Viewing comments for Chapter 2 "A Grizzly Bear -by BROOK ANNE"
Brook's best lead dog is struck deaf

8 total reviews 
Comment from MyYiaYia
Excellent
Not yet exceptional. When the exceptional rating is reached this is highlighted

Wow! This one was a real thriller. I was enthralled the whole way through. What a brave dog. I was hoping the grizzly wouldn't see the other dogs as its next meal. I was thankful when it went away.

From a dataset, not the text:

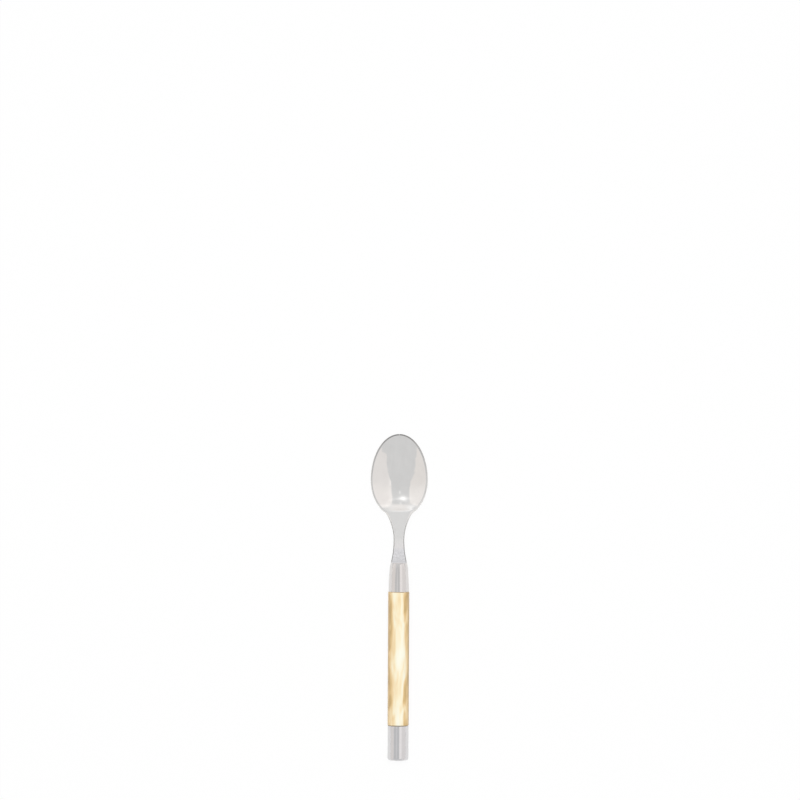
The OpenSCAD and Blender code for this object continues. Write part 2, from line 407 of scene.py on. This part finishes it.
def collar_rings(last):
    """Rings from the neck's last one over the ledge, along the collar and the tang."""
    local = last - AXIS_START
    x, up = local[:, 0], local @ AXIS_UP
    face = CROSS_STEPS + 1
    is_face = np.zeros(len(last), dtype=bool)
    is_face[:face] = True
    is_face[face + EDGE_STEPS - 1 : 2 * face + EDGE_STEPS - 1] = True
    circle_up = np.where(is_face, np.sign(up) * np.sqrt(COLLAR_R**2 - x**2), up)
    length = np.hypot(x, circle_up)
    turn_x, turn_up = x / length, circle_up / length
    # The ledge's corner is rounded only where the collar stands above the neck's flats
    share = np.clip((np.hypot(x, circle_up) - np.hypot(x, up)) / LEDGE_EDGE / 2, 0, 1)
    rings = []
    for a in np.radians([0, 22.5, 45, 67.5, 90]):
        distance = LEDGE_EDGE * share * (1 - math.cos(a))
        radius = COLLAR_R + FLARE_SLOPE * distance - LEDGE_EDGE * share * (1 - math.sin(a))
        rings.append(on_axis(turn_x, turn_up, radius, distance))
    for d in np.linspace(LEDGE_EDGE, COLLAR_LEN - STEEL_EDGE, 40)[1:]:
        rings.append(on_axis(turn_x, turn_up, curve(COLLAR_KNOTS, d), d))
    for a in np.radians([15, 30, 45, 60, 75, 90]):
        radius = COLLAR_REAR_R - STEEL_EDGE * (1 - math.cos(a))
        rings.append(on_axis(turn_x, turn_up, radius, COLLAR_LEN - STEEL_EDGE * (1 - math.sin(a))))
    tang_end = COLLAR_LEN + SLEEVE_LEN + TANG_IN_CAP
    rings.append(on_axis(turn_x, turn_up, TANG_R, COLLAR_LEN))
    for d in np.linspace(COLLAR_LEN, tang_end - TANG_CHAMFER, 8)[1:]:
        rings.append(on_axis(turn_x, turn_up, TANG_R, d))
    rings.append(on_axis(turn_x, turn_up, TANG_R - TANG_CHAMFER, tang_end))
    return rings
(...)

I've heard that if a bear wakes up from the winter's sleep to search for food, it's likely to be in a grumpy mood. - This sentence is out of place here. It would do much better if added after growl it warns me not to intrude on its meal. - What do you think?-

 Comment Written 24-Apr-2010


reply by the author on 25-Apr-2010
    Thanks for the suggestion. I appreciate you, YiaYia.
Comment from MissMerri
Excellent
Not yet exceptional. When the exceptional rating is reached this is highlighted


I'm really enjoying this new story, Miss Alaska. I like the way you are telling it in first person, present tense. It is very immediate and vivid that way. The reader is right in the middle of the action, which you describe so well, with strong verbs and few, but appropriate modifiers.

I thought the suspicion of a bear in the cabin should be made more clear just a bit before the discovery somehow. The broken bench and scattered pans are clues, but I wanted to know what was in the mind of the narrator.
The descriptions of what is taking place as Shemya attacks the bear are absolute genius! Your words are strong and so perfectly describe the scene. It is impossible not to feel the tension and drama. Excellent writing!

small suggestions:

He has other cabins like it (somewhere in) [scattered throughout] the hills and valley where[ever] his trap-line takes him.

A broken bench lay outside the cabin door. [I notice a broken bench just outside the cabin door and wonder...]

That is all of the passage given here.